A few years later as a family of four we attended a synagogue retreat at Camp Ramah in Ojai. Each such event featured a scholar-in-residence, and this year it was Noam Tzion, co-author of A Different Night, The Family Participation Haggadah. Noam’s Haggadah would transform our Seder for eternity. We no longer conduct the Seder at the dinner table. Instead we sit comfortably in the family room on the couch surrounding a table of fun Seder-appropriate fun and tasty food. No one is antsy for our Seder to end because there are plenty of appetizers and we have fun retelling the story.
This year I accidentally lit my hair on fire while passing the karpas. Miraculously, though my hair was aflame, it was not consumed. Well, maybe a little bit.

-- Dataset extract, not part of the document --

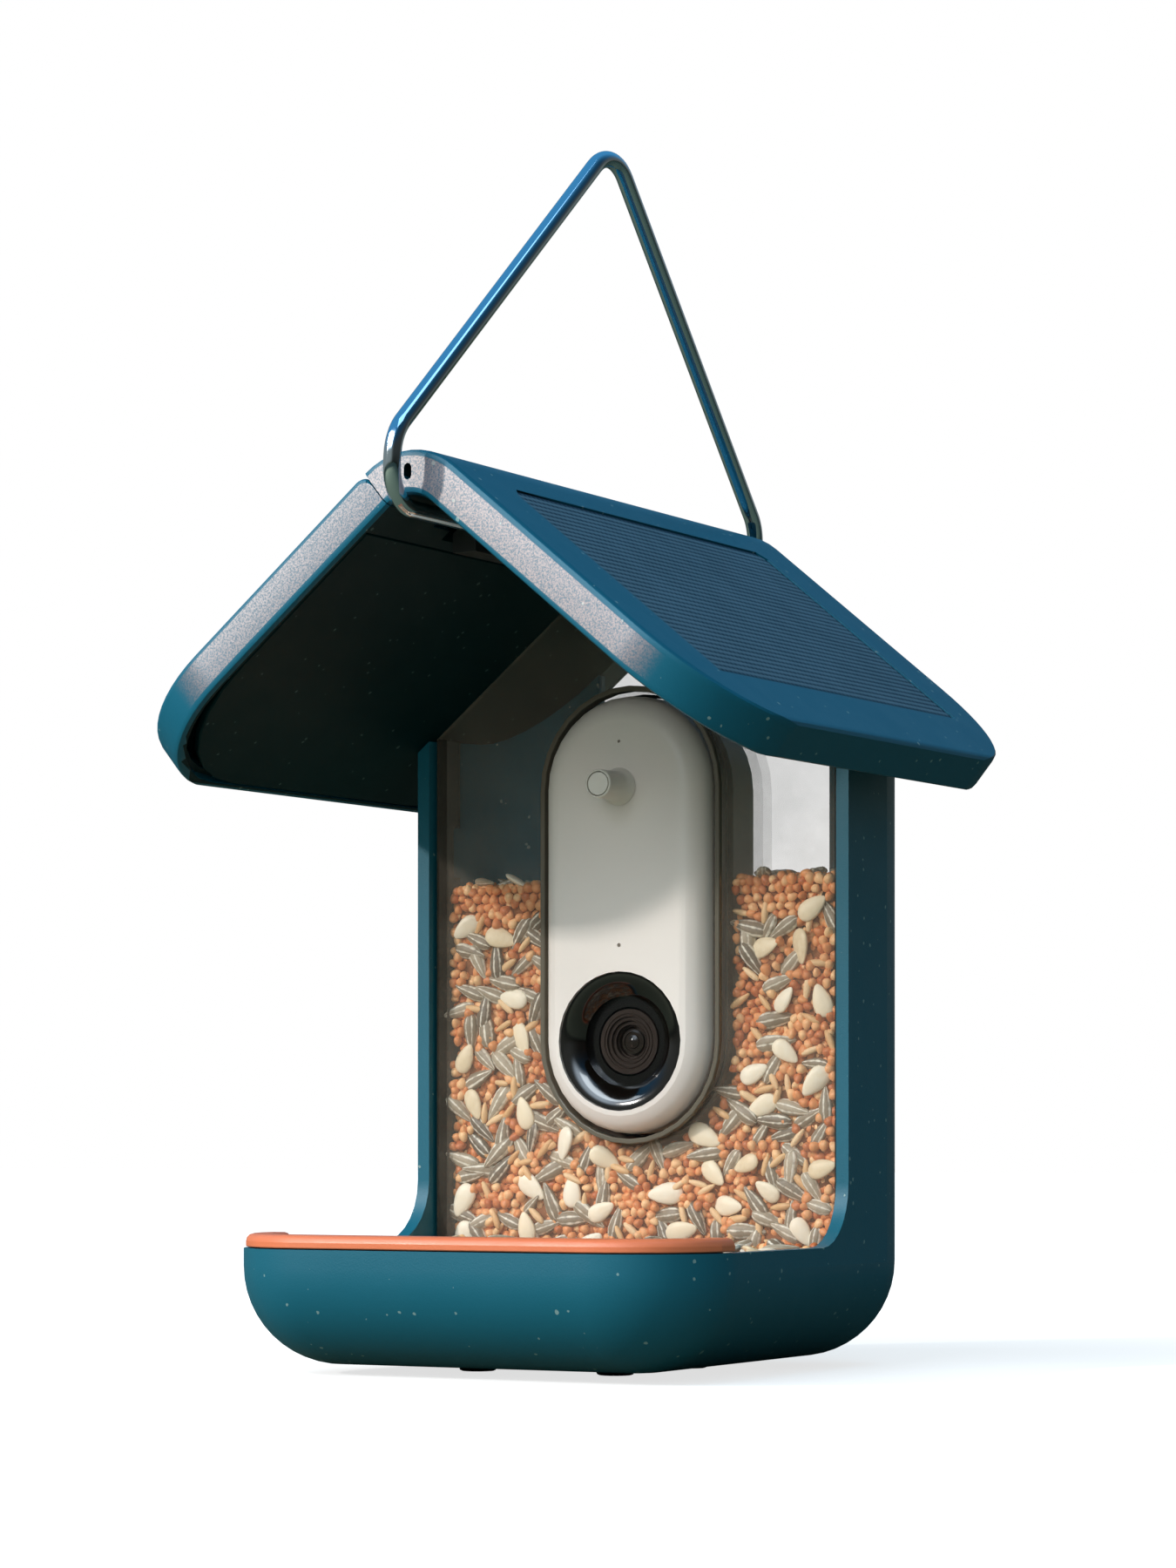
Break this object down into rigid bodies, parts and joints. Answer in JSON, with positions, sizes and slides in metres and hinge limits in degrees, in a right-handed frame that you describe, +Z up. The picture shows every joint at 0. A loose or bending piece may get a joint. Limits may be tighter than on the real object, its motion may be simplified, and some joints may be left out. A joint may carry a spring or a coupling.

In any event, a pretty neat trick but not a tradition I’ll be continuing.
As always, this year’s Seder evoked nostalgia. After the flaming hostess incident, Uncle Ben said the smell of my singed hair reminded him of when his mom and grandmother used to singe the feathers off the chickens while preparing for Shabbat and holidays. We also heard for the first time about Scott’s great-grandpa Jake’s Seders which were conducted entirely in Hebrew, even though none of the children knew Hebrew. Oy! (Fortunately no one recalled the Brussels Sprout Confrontation from the holiday we spent with our Orthodox relatives who do not think small cabbages can be adequately cleaned and are therefore not kosher.)
Passover was the last holiday my mom spent with us before her cancer took control of her destiny. That last Passover she spent with us she was weak and exhausted from chemo and radiation treatments. It was also the last time she visited our house and read to our children. She barely made it upstairs to kiss the kids goodnight. The two full days I spend each year cooking for the Seder allow me many solitary hours to think about my mom.
Last year was the first time in a few years that our good friends Ben and Barbara were not with us for Passover. Ben and Barbara help me cook and Ben always makes the gravy so we really need them to come back. They also brought us the tradition of searching for the chametz with a feather and symbolically burning it. Our daughter really likes that and missed not doing it this year.
By the way, my Seder menu is pretty tasty so I’ll share it below with some recipes. I’d love to hear about your family Seder traditions and recipes so please write back with some comments.
Appetizers: crudite, steamed artichokes with dips, olives, deviled eggs – according to A Different Night, the original Rabbinic custom was to serve substantial appetizers during the Seder. “The stomach which gets its due early in the seder liberates the mind to engage in the main course of the seder; telling the story and discussing freedom and slavery.”
Charoset: Israeli Charoset, Moroccan Charoset, Ashkenazi Charoset – I like to make a variety from different countries representing Jews from all over the world.
At the dinner table: Gefilte fish, Chicken soup with Matzoh Balls – For clear broth, strain soup through sieve while ladling in to bowls.
- Turkey with fruit-nut stuffing
- Bialystok Tzimmes from Joan Nathan’s Jewish Cooking in America
- Mrs. Feinberg’s Vegetable Kugel – I have never met anyone who does not love this dish! It’s also impossible to ruin no matter how badly you measure any of the ingredients.